STATED TASK
Do any lines in the data below contain "parts"? If so, copy every one of them.

RECORDED DATA
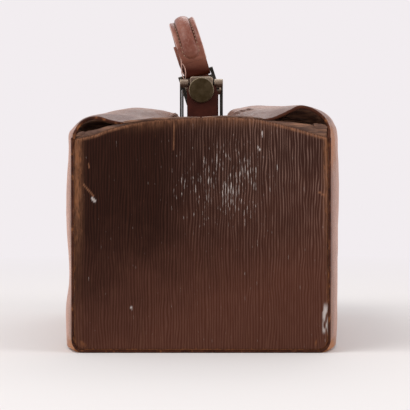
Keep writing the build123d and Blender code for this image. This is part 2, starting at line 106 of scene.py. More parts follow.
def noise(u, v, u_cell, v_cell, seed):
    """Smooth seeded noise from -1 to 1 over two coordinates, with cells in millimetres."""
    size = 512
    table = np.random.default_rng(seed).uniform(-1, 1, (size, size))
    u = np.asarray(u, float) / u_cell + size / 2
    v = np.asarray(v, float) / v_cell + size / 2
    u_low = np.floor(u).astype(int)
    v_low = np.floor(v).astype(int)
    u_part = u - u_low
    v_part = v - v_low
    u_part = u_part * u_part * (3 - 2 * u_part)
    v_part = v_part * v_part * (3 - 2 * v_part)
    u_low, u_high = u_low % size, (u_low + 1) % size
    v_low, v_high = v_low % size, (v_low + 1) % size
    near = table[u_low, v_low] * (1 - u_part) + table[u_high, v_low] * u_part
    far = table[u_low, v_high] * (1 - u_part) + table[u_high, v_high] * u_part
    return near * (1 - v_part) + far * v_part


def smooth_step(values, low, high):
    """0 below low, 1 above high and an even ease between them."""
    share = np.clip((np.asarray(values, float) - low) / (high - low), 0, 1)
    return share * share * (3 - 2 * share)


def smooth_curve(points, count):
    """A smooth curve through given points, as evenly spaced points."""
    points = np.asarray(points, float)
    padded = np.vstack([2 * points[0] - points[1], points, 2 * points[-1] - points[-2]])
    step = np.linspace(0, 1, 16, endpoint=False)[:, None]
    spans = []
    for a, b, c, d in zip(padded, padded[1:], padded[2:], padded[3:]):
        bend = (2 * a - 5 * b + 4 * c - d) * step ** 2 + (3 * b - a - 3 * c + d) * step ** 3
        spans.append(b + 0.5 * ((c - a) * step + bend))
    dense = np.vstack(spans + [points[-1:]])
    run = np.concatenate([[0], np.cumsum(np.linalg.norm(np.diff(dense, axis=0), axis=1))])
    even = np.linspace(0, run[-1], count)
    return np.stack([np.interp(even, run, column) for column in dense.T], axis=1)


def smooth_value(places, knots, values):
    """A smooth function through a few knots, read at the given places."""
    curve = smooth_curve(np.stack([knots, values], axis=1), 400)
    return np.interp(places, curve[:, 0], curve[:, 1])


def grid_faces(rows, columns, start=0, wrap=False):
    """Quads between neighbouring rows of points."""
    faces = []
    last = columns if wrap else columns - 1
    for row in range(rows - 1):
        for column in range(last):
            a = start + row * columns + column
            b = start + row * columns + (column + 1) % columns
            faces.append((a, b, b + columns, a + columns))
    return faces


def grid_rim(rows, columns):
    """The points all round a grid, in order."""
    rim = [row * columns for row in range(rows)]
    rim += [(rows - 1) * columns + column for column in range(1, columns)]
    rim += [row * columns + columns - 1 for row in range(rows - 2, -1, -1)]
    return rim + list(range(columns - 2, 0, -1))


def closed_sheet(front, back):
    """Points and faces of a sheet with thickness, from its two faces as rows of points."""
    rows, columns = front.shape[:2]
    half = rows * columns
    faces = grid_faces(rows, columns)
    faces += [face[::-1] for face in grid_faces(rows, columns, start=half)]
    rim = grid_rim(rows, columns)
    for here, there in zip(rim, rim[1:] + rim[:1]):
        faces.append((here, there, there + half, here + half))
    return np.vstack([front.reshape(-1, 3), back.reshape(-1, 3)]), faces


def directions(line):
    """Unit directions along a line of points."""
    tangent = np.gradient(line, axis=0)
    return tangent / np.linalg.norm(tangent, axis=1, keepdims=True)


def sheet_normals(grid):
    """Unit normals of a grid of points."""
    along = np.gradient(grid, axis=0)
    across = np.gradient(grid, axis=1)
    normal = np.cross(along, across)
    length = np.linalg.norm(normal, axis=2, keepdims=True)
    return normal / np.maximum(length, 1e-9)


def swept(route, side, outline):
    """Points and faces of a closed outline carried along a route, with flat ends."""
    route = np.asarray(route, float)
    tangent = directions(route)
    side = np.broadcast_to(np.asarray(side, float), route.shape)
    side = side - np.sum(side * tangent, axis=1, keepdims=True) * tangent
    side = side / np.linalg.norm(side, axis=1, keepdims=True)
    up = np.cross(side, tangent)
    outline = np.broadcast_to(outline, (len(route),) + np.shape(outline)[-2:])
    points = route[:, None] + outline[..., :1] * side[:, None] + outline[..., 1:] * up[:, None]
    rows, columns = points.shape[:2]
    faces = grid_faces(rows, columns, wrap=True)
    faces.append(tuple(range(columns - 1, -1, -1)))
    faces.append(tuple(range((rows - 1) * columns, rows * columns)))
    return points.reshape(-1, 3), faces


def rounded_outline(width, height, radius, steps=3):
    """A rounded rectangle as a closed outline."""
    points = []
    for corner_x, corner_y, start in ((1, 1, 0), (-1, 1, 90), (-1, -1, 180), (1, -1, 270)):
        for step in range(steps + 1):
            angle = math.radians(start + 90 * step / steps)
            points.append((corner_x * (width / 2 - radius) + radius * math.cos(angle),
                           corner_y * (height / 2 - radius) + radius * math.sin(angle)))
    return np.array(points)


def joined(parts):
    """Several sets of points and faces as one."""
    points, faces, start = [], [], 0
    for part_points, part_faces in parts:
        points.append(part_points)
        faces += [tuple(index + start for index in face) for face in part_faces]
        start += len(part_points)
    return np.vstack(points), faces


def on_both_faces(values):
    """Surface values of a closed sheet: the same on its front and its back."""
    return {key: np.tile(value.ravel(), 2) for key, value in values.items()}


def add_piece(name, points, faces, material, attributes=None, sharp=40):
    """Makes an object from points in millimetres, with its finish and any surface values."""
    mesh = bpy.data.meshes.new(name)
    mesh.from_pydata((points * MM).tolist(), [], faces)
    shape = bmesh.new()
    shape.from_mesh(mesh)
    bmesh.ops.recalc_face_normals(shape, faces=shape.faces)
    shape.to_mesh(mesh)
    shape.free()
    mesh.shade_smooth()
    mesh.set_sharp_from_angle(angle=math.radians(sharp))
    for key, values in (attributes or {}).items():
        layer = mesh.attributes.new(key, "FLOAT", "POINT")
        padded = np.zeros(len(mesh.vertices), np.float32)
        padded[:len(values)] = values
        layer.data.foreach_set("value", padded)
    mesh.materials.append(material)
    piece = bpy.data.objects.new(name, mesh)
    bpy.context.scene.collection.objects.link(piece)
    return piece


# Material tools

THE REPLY
Keep writing the build123d and Blender code for this image. This is part 2, starting at line 106 of scene.py. More parts follow.
def joined(parts):
    for part_points, part_faces in parts:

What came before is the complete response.